Expression statements


#1

Hi

I am totally new to rust and started reading the rust book (https://doc.rust-lang.org/book/).

I am trying to wrap my head around the section “Syntax and Semantics”, “Functions”, subsection Expressions vs. Statements where it explains that:

  1. expressions return a value, and expressions are everything that isn’t a statement

  2. There are 2 kinds of statements: declaration statements and expressions statements.

  3. How does a statement can be a function’s return value?


Regarding expressions statements it says:

Its purpose is to turn any expression into a statement.

I guess that the “expressions statement” refers to the x + 1 in the example’s code:

fn add_one(x: i32) -> i32 {
    x + 1
}

If I understand the definition: x+1; is an expression (that would return the value ()), but by removing the semicolon, it’s turned into a expression statement. But a statement doesn’t return a value. So how come the function gets returned a value, if the statement doesn’t return a value?
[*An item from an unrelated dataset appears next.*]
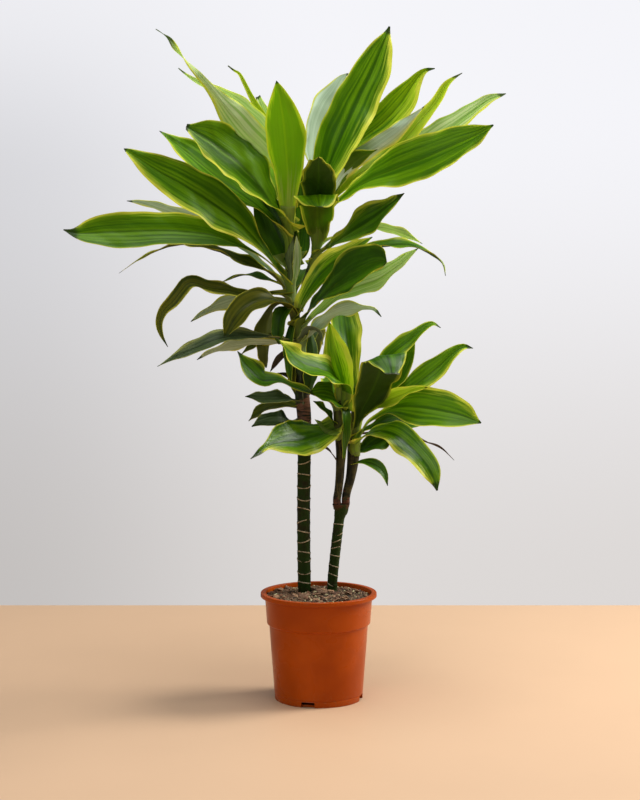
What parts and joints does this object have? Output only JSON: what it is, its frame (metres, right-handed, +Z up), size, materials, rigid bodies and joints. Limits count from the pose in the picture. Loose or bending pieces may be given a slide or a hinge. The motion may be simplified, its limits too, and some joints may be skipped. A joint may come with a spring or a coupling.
{
  "type": "potted corn plant",
  "caption": "Potted corn plant: bare canes with heads of long, arching, yellow-edged leaves, standing in soil in a round tapering nursery pot.",
  "frame": {"origin": "centre of the flat underside of the pot, on the surface that it stands on", "axes": "+Z up along the pot's axis, -Y towards the side that the picture shows, +X to the right in that view"},
  "size_m": [0.6406, 0.4403, 0.9796],
  "materials": {
    "pot": "satin orange-brown moulded plastic",
    "soil": "loose potting mix with bark chips",
    "cane": "dull green bark with pale leaf scars",
    "leaf": "glossy green blade with a yellow-green edge"
  },
  "bodies": {
    "root": {"pot": "pot", "soil": "soil", "tall_cane": "cane", "short_cane": "cane", "tall_left_head": "leaf", "tall_right_head": "leaf", "short_left_head": "leaf", "short_right_head": "leaf"}
  },
  "joints": []
}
From my question it seems like I am missing something obvious somewhere…

  1. statements follow other statements

In practical terms, Rust’s grammar expects statements to follow other statements. This means that you use semicolons to separate expressions from each other.
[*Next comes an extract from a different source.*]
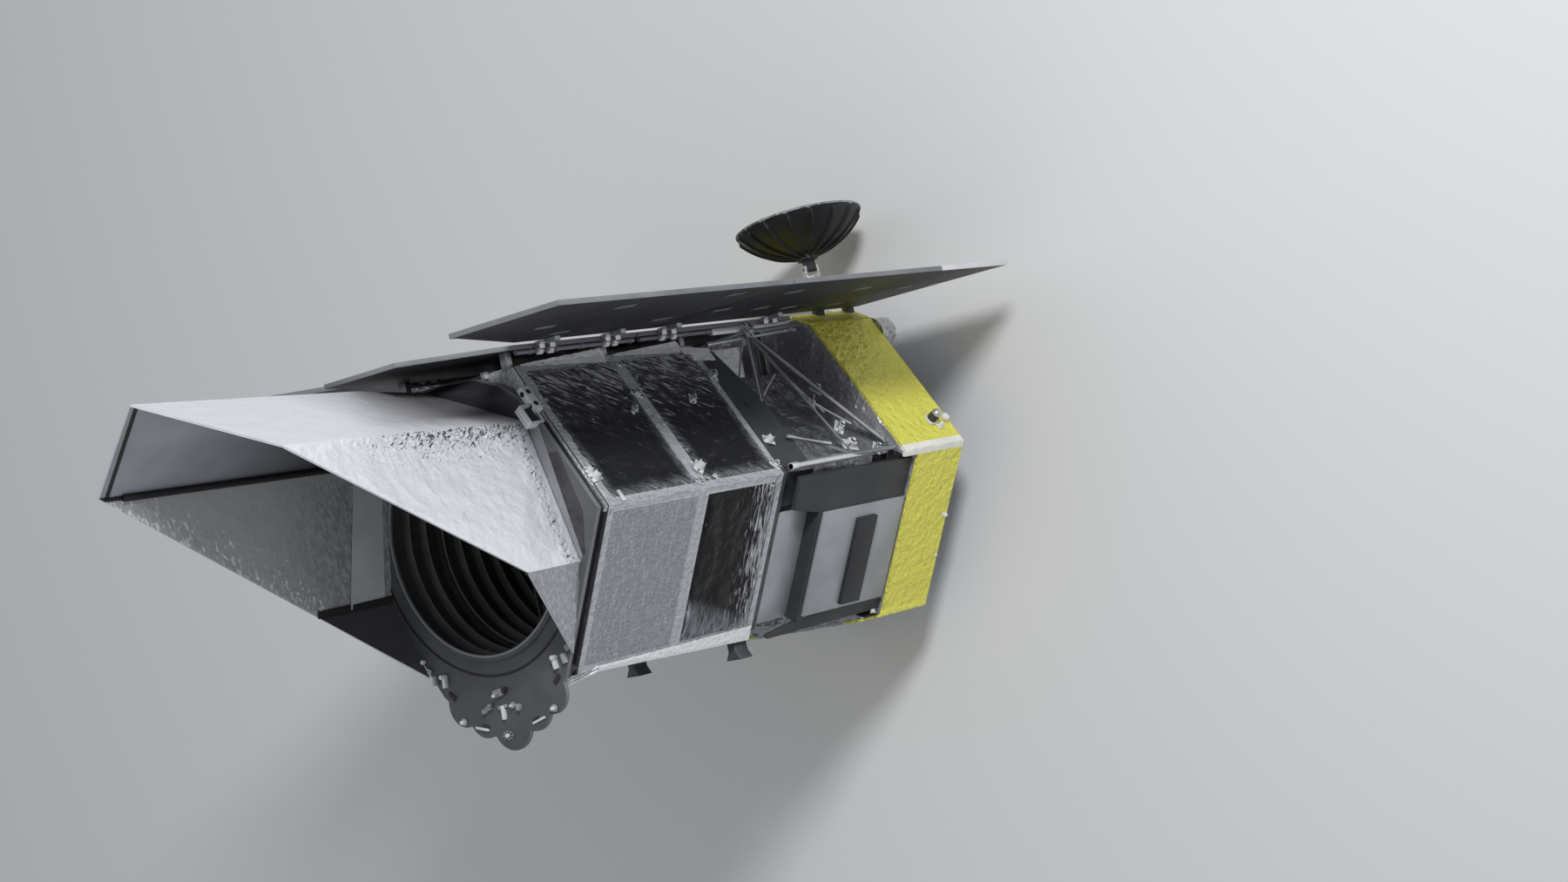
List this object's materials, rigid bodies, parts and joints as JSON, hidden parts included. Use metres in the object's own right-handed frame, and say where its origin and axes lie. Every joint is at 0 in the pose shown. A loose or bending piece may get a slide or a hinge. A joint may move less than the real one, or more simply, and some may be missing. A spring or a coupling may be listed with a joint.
{
  "type": "space telescope satellite",
  "caption": "Space telescope satellite with a hexagonal barrel, flared aperture cover, sunshield with folding wings, foil-wrapped bus and steerable dish antenna.",
  "frame": {"origin": "centre of the launch ring's lower face", "axes": "+Z along the telescope's line of sight, +Y towards the sunlit side with the sunshield, +X to the right side"},
  "size_m": [7.5, 6.1972, 12.27],
  "materials": {
    "baffle_black": "optical black",
    "barrel_grey": "satin",
    "black_film": "glossy film",
    "bus_frame": "dull",
    "cover_lower_grey": "matt grey blanket",
    "cover_silver": "crinkled silver blanket",
    "dark_blanket": "crinkled film",
    "dark_panel": "matt black paint",
    "dish_dark": "matt dark paint",
    "feed_white": "white paint",
    "grey_blanket": "crinkled blanket",
    "hinge_metal": "satin",
    "mirror_coat": "polished silver",
    "plate_grey": "matt dark paint",
    "radiator_grey": "satin paint",
    "ring_metal": "machined",
    "shield_black": "matt black",
    "silver_foil": "crinkled foil",
    "strut_metal": "satin",
    "white_cap": "painted",
    "white_tape": "matt tape",
    "yellow_foil": "crinkled foil"
  },
  "bodies": {
    "spacecraft": {"aft_drum": "silver_foil", "antenna_mast": "hinge_metal", "aperture_plate": "plate_grey", "baffle": "baffle_black", "baffle_vanes": "baffle_black", "barrel_blanket_front": "grey_blanket", "barrel_deck": "dark_blanket", "barrel_feet": "hinge_metal", "barrel_film_front": "black_film", "barrel_film_rear": "black_film", "barrel_front": "barrel_grey", "barrel_rear": "barrel_grey", "bay_cold_panel": "dark_blanket", "bay_core": "dark_blanket", "bay_truss_left": "strut_metal", "bay_truss_right": "strut_metal", "bus_blanket_cold": "yellow_foil", "bus_blanket_lower_left": "yellow_foil", "bus_blanket_lower_right": "yellow_foil", "bus_blanket_sun": "yellow_foil", "bus_blanket_upper_left": "yellow_foil", "bus_blanket_upper_right": "yellow_foil", "bus_core": "bus_frame", "bus_corner_strips": "white_tape", "collar": "dark_blanket", "cover_boom_left": "baffle_black", "cover_boom_right": "baffle_black", "cover_lower_left": "cover_lower_grey", "cover_lower_right": "cover_lower_grey", "cover_roof_left": "cover_silver", "cover_roof_right": "cover_silver", "cover_shroud_left": "dark_blanket", "cover_shroud_right": "dark_blanket", "cover_side_left": "cover_silver", "cover_side_right": "cover_silver", "launch_ring": "ring_metal", "mirror_cell": "baffle_black", "primary_mirror": "mirror_coat", "radiator_bars": "dark_panel", "radiator_frame_left": "dark_panel", "radiator_frame_right": "dark_panel", "radiator_panel_left": "radiator_grey", "radiator_panel_right": "radiator_grey", "radiator_slims": "radiator_grey", "secondary_mirror": "mirror_coat", "shield_centre_front": "shield_black", "shield_centre_rear": "shield_black", "shield_hinges": "hinge_metal", "shield_stays": "hinge_metal", "spider": "baffle_black", "star_trackers": "white_cap"},
    "wing_front_right": {"wing_front_right": "shield_black"},
    "wing_front_left": {"wing_front_left": "shield_black"},
    "wing_rear_right": {"wing_rear_right": "shield_black"},
    "wing_rear_left": {"wing_rear_left": "shield_black"},
    "antenna_head": {"antenna_turret": "hinge_metal"},
    "antenna_reflector": {"antenna_dish": "dish_dark", "antenna_feed": "feed_white"}
  },
  "joints": [
    {"name": "wing_front_right_fold", "type": "hinge", "parent": "spacecraft", "child": "wing_front_right", "pos_m": [1.18, 2.09995, 6], "axis": [0, 0, -1], "range_deg": [0, 50]},
    {"name": "wing_front_left_fold", "type": "hinge", "parent": "spacecraft", "child": "wing_front_left", "pos_m": [-1.18, 2.09995, 6], "axis": [0, 0, 1], "range_deg": [0, 50]},
    {"name": "wing_rear_right_fold", "type": "hinge", "parent": "spacecraft", "child": "wing_rear_right", "pos_m": [1.18, 2.09995, 4], "axis": [0, 0, -1], "range_deg": [0, 50]},
    {"name": "wing_rear_left_fold", "type": "hinge", "parent": "spacecraft", "child": "wing_rear_left", "pos_m": [-1.18, 2.09995, 4], "axis": [0, 0, 1], "range_deg": [0, 50]},
    {"name": "antenna_turn", "type": "hinge", "parent": "spacecraft", "child": "antenna_head", "pos_m": [0.688, 2.6, 1.187], "axis": [0, 1, 0], "range_deg": [-90, 90]},
    {"name": "antenna_tilt", "type": "hinge", "parent": "antenna_head", "child": "antenna_reflector", "pos_m": [0.688, 2.78545, 1.187], "axis": [0.4571, 0, -0.8894], "range_deg": [-36, 52]}
  ]
}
In the example, how is the statement x+1 follows another statement? Ok in the example code, this is the only line in the function’s body, but if we had

fn add_one(x: i32) -> i32 {
    println!('hello');
    x + 1
}

does this mean println! is a statement?

Regard
Vangelis


#2

I think it’s the other way – x+1 is an expression, and x+1; is an expression statement. So the function does return this value, since it was not a statement.
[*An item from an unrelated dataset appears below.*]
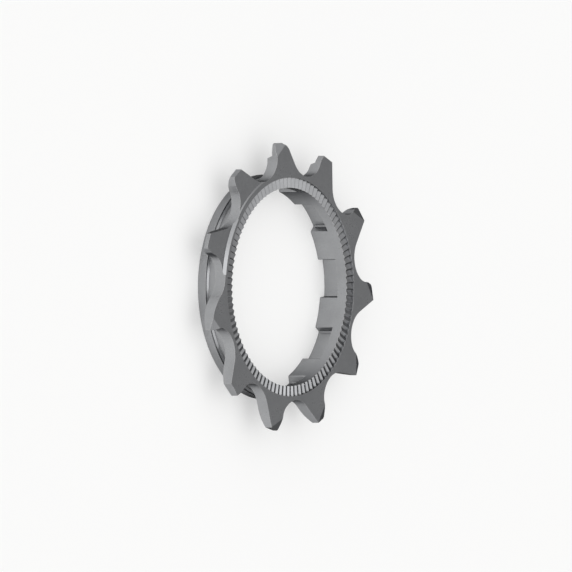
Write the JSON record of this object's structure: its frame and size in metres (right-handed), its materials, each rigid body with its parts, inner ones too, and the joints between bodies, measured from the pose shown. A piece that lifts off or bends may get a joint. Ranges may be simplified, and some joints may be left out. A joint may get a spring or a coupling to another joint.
{
  "type": "cassette cog",
  "caption": "Small toothed chain cog with a spacer collar behind it, inward spline keys in the bore and a serrated seat for a lockring.",
  "frame": {"origin": "centre of the bore at the rear face of the collar, which the part rests on", "axes": "+Z along the bore towards the serrated outer face; the teeth lie in the XY plane and +X runs close to one tooth's centre line"},
  "size_m": [0.0465, 0.0471, 0.0056],
  "materials": {
    "satin_steel": "satin, fine blasted, nickel plated"
  },
  "bodies": {
    "root": {"cassette_cog": "satin_steel"}
  },
  "joints": []
}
Yes, since it has a semicolon, it’s a statement. And if you have a block like { statement; statement; expression } then that final expression becomes the value for the whole block.


#3

Also, a block like { statement; statement; } without a final expression has the value (), the same as if you’d written { statements...; () }.


#4

Thanks @cuviper, it now makes makes much more sense. It seems I got it completely wrong!


#5

Is println! an expression or a statement?

The author said println! is a macro expanding to an expression. Could you please explain why you get a different understanding? Thank you.


#6

I suppose my answer was a little loose, but note the qualifier I used, “since it has a semicolon”. A println!(...) alone produces an expression, but adding a semicolon makes it an expression statement.


#8

Thanks, I get it